La « grande démission », bluff ou réalité?
21 juillet 2021
Les sondages annoncent une vague de démissions sans précédent à la sortie de pandémie. Les futurs «démissionnaires» sont des professionnels soit au bout du rouleau, soit insatisfaits de leurs conditions de travail, soit bloqués dans leur progression de carrière, qui attendaient des jours plus roses pour claquer la porte. Ces travailleurs iront-ils au bout de leur projet de renouveau professionnel ou s’agit-il d’un simple bluff? Analyse.
Si l’on se fie aux sondages des derniers mois, les organisations seront bientôt victimes d’une grande démission collective; les départs des employés les plus précieux se succéderont, ce qui créera la plus grande hémorragie de main-d’oeuvre jamais vue à ce jour.
Parmi tous les sondages effectués sur cette thématique, celui de Monster a su frapper l’imaginaire des médias américains : en juin 2021, 95% des travailleurs sondés ont répondu qu’ils songeaient à quitter leur emploi ! Les 2 raisons mises de l’avant : 32% sont épuisés dans le poste actuel et 29% constatent un manque d’opportunités pour progresser dans leur carrière.
À la suite du sondage de Monster, les médias se sont emparés de ce narratif, qu’ils ont appelé « the Great resignation » ou la « Grande démission ». Si bien que les analystes en employabilité et les chroniqueurs du monde du travail expliquent aux gens « comment démissionner » (!) En voici deux exemples:
- « How to Quit Your Job in the Great Post-Pandemic Resignation Boom » (Bloomberg)
- «If you plan to quit during the ‘Great Resignation,’ here’s what career experts say you need to do» (CNBC)
Le chercheur Anthony Klotz, professeur associé en gestion à l’Université du Texas A&M, explique le phénomène ainsi :
Premièrement, en raison de l’incertitude créée par la pandémie, plusieurs employés qui auraient autrement quitté leur emploi ont décidé de rester. (…) À mesure que la pandémie se résorbe, ces quitteurs potentiels qui se sont tenus «à l’abri de la tempête» pendant l’année passée vont mettre en action leur plan démission. En fait, cette vague de départs est déjà entamée: le taux de départ était de 2,4 % en mars [aux États-Unis], ce qui est un taux record pour ce mois dans les vingt dernières années. En résumé, les démissions retardées par la pandémie se mettent actuellement en branle.»
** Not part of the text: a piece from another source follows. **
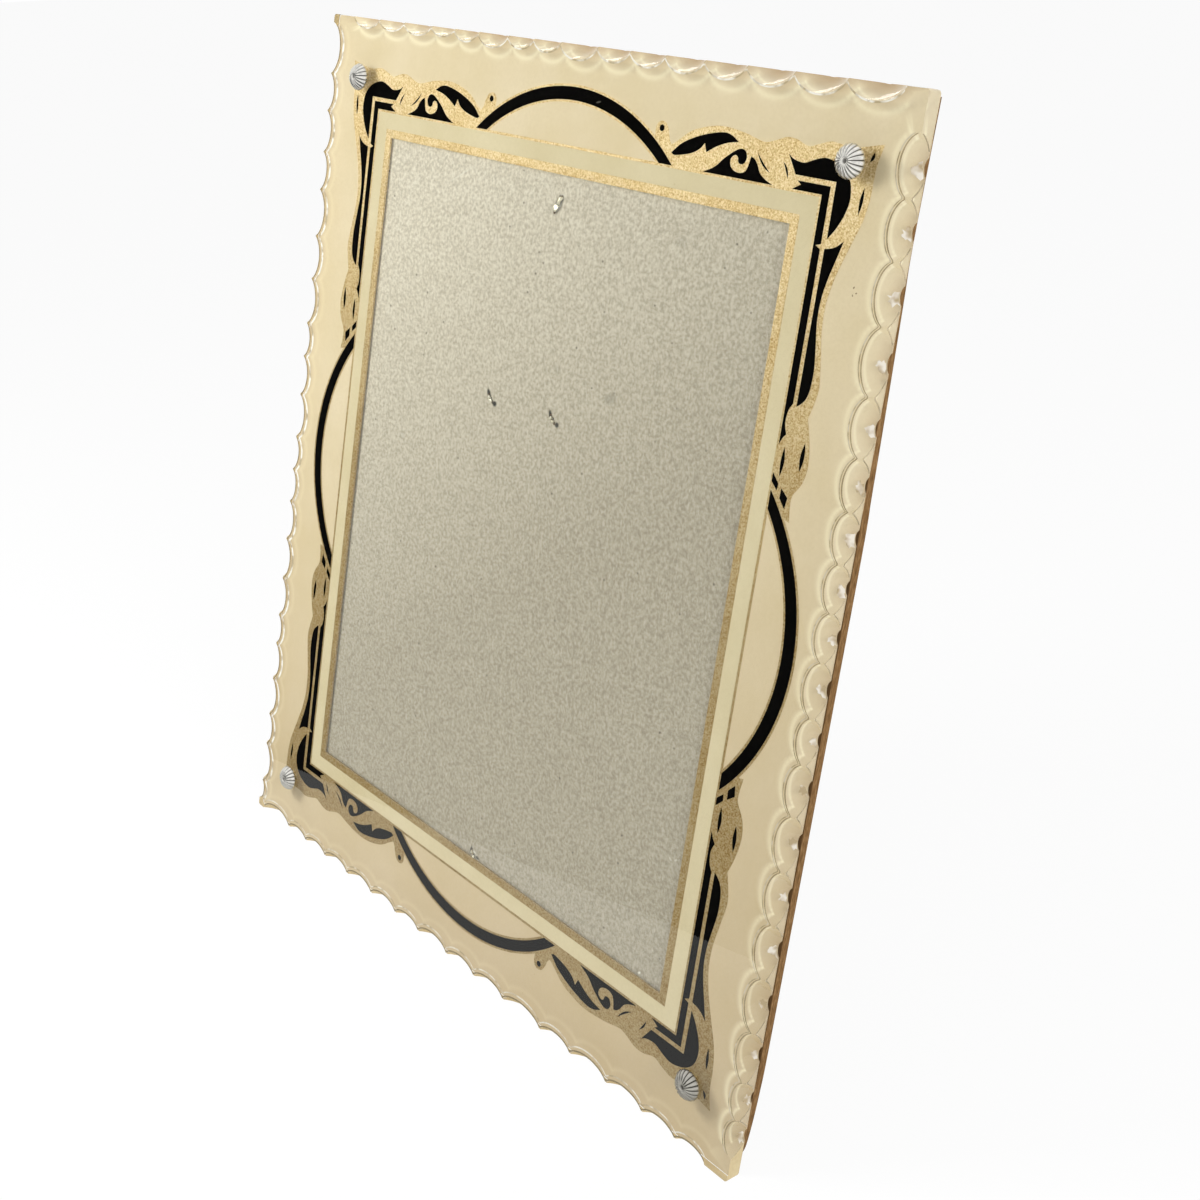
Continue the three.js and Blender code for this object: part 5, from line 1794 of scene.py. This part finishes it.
def seen_as_background(tree):
    """1 for rays from the camera, from mirrors and through glass, and 0 for those that light things."""
    ray = add(tree, "LightPath")
    sent_on = add(tree, "Math", {
        0: ray.outputs["Is Glossy Ray"], 1: ray.outputs["Is Transmission Ray"],
    }, operation="MAXIMUM")
    seen = add(tree, "Math", {0: ray.outputs["Is Camera Ray"], 1: sent_on.outputs[0]}, operation="MAXIMUM")
    return seen.outputs[0]


def floor_finish():
    material, tree, place = start_finish("matt white table")
    tooth = add(tree, "TexNoise", {"Vector": place, "Scale": per(TOOTH_MM), "Detail": 3.0})
    shade = add(tree, "ValToRGB", {"Fac": tooth.outputs["Fac"]}, stops=[(0.3, "#F1F1F0"), (0.7, "#F5F5F4")])
    dull = add(tree, "BsdfDiffuse", {"Color": shade.outputs["Color"]})
    white = add(tree, "Emission", {"Color": (1, 1, 1, 1), "Strength": WHITE_STRENGTH})
    share = add(tree, "Math", {0: seen_as_background(tree), 1: WHITE_SHARE}, operation="MULTIPLY")
    both = add(tree, "MixShader", {0: share.outputs[0], 1: dull.outputs[0], 2: white.outputs[0]})
    add(tree, "OutputMaterial", {"Surface": both.outputs[0]})
    return material


def card(name, corners, finish):
    """Flat staging card through four corners, in metres."""
    data = bpy.data.meshes.new(name)
    data.from_pydata(corners, [], [(0, 1, 2, 3)])
    data.materials.append(finish)
    made = bpy.data.objects.new(name, data)
    bpy.context.scene.collection.objects.link(made)
    return made


table_corners = [(x * FLOOR, y * FLOOR, 0) for x, y in ((-1, -1), (1, -1), (1, 1), (-1, 1))]
card("table", table_corners, floor_finish())
print(f"table {2 * FLOOR:.0f} m wide")

# %% [markdown]
# ## Cards
# Polished glass shows what stands round it. Dark cards in front keep a white room out of the black
# paint, as a photographer's flag would. A pale one lies before the frame's foot, and one bright
# window high at the left back gives the flakes and rosettes their glints. Only reflections see
# them: they are hidden from the camera, cast no shadow and light nothing dull.

# %% Cards that only reflections see
def card_finish(name, colour, strength):
    material, tree, _ = start_finish(name)
    glow = add(tree, "Emission", {"Color": linear(colour), "Strength": strength}).outputs[0]
    add(tree, "OutputMaterial", {"Surface": glow})
    return material


dark_card = card_finish("dark grey card", "#242424", 1.0)
bright_card = card_finish("bright window", "#FFFFFF", 3.2)
pale_card = card_finish("pale card", "#CFCFCD", 1.0)
NEAR_LEFT, NEAR_RIGHT = (-0.18, -0.036), (0.04, -0.143)
FAR_RIGHT, FAR_LEFT = (-0.6, -1.1), (-1.3, -0.65)
FOOT_RIGHT, FOOT_LEFT = (0.3, -0.02), (-0.3, -0.02)
CARD_LIFT, CARD_HEIGHT = 0.001, 0.6
WINDOW_WAY, WINDOW_FAR, WINDOW_SIZE = Vector((-0.57, 0.53, 0.62)), 1.2, 0.5


def lying(*places):
    """Corners of a card just above the table."""
    return [(*place, CARD_LIFT) for place in places]


window_turn = WINDOW_WAY.to_track_quat("Z", "Y")
window_at = WINDOW_WAY.normalized() * WINDOW_FAR
upright = [(*FAR_LEFT, 0), (*FAR_RIGHT, 0), (*FAR_RIGHT, CARD_HEIGHT), (*FAR_LEFT, CARD_HEIGHT)]
window = [window_at + window_turn @ Vector((x, y, 0)) * WINDOW_SIZE / 2
          for x, y in ((-1, -1), (1, -1), (1, 1), (-1, 1))]
cards = [
    card("low dark card", lying(NEAR_LEFT, NEAR_RIGHT, FAR_RIGHT, FAR_LEFT), dark_card),
    card("upright dark card", upright, dark_card),
    card("pale card", lying(NEAR_LEFT, NEAR_RIGHT, FOOT_RIGHT, FOOT_LEFT), pale_card),
    card("bright window", window, bright_card),
]
for made in cards:
    made.visible_camera = made.visible_diffuse = made.visible_shadow = made.visible_transmission = False
print(len(cards), "cards")

# %% [markdown]
# ## Lamps and sky
# A small key lamp stands in front at the upper left, as the shadows beside the rosettes show, and a
# larger one at the right lights the sides of the flakes. A dim sky fills the shadows. It looks white
# to the camera and through glass, but lights the frame at less than a third of that.

# %% Lamps and world
# place on the panel's axes in millimetres, size in metres and strength in watts
LAMPS = {
    "key lamp": ((-300, -400, 180), 0.2, 1.9),
    "side lamp": ((700, -160, 200), 0.4, 3.0),
}
SKY = 0.30

for name, (place, size, watts) in LAMPS.items():
    at = PANEL @ (Vector(place) * MM)
    lamp = bpy.data.lights.new(name, "AREA")
    lamp.shape, lamp.size, lamp.energy = "SQUARE", size, watts
    hung = bpy.data.objects.new(name, lamp)
    hung.location = at
    hung.visible_glossy = False
    hung.rotation_euler = (PANEL.translation - at).to_track_quat("-Z", "Y").to_euler()
    bpy.context.scene.collection.objects.link(hung)

world = bpy.data.worlds.new("white studio")
bpy.context.scene.world = world
world.use_nodes = True
tree = world.node_tree
tree.nodes.clear()
strength = add(tree, "MapRange", {"Value": seen_as_background(tree), 1: 0.0, 2: 1.0, 3: SKY, 4: 1.0})
sky = add(tree, "Background", {"Color": (1, 1, 1, 1), "Strength": strength.outputs[0]})
add(tree, "OutputWorld", {"Surface": sky.outputs[0]})
bpy.context.scene.view_settings.view_transform = "Standard"
print(len(LAMPS), "lamps and a sky of strength", SKY)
Les employeurs ne mordent pas
Face à une horde d’employés sur le pas de la porte, on peut se demander comment réagissent les employeurs. Vont-ils soudainement se mettre aux services de leurs employés, en mode séduction, pour s’assurer que ceux-ci restent dans l’entreprise? Il ne semble pas. Dans le dossier du télétravail, ils ont jusqu’à maintenant gardé le cap. Une majorité d’organisations persistent à privilégier une organisation du travail exigeant un minimum de présence au bureau.
De manière très concrète, les employeurs qui ont été sondés par TinyPulse déclarent ne pas percevoir cette vague de démissions sur leur radar. Par exemple, un quart (25%) des professionnels RH ne s’attendaient à aucun (0%) départ post-pandémique. Plus largement, 68% s’attendent à voir une attrition de 0% à 9%, ce qui demeure assez bas.
De deux choses l’une : soit la tendance se concrétise et ces employeurs vont tomber des nues, ou alors, ce sont les travailleurs qui vont se dégonfler et s’accommoder de l’emploi qu’ils ont.
Plus vert dans le jardin du voisin?
Lorsqu’on atteint un taux de 95% d’insatisfaction chez des gens qui sont en poste dans une organisation, il y a aussi lieu de se demander s’il est réaliste, pour un travailleur, de penser qu’il peut trouver de meilleures conditions de travail chez un autre employeur. En fin de compte, il ne fera que combler la chaise de la personne précédente, qui, elle aussi, était insatisfaite dans son poste (!)
La solution? D’une part, les travailleurs doivent trouver les motivations intrinsèques qui les poussent à se dépasser; ils doivent trouver un sens à leur travail. Ils auront ainsi plus de chance d’augmenter leur satisfaction et leur bien-être au travail.
D’autre part, les entreprises ont tout intérêt à se montrer plus ouvertes et plus flexibles, par rapport aux besoins de soutien et d’accompagnement de leur main-d’œuvre.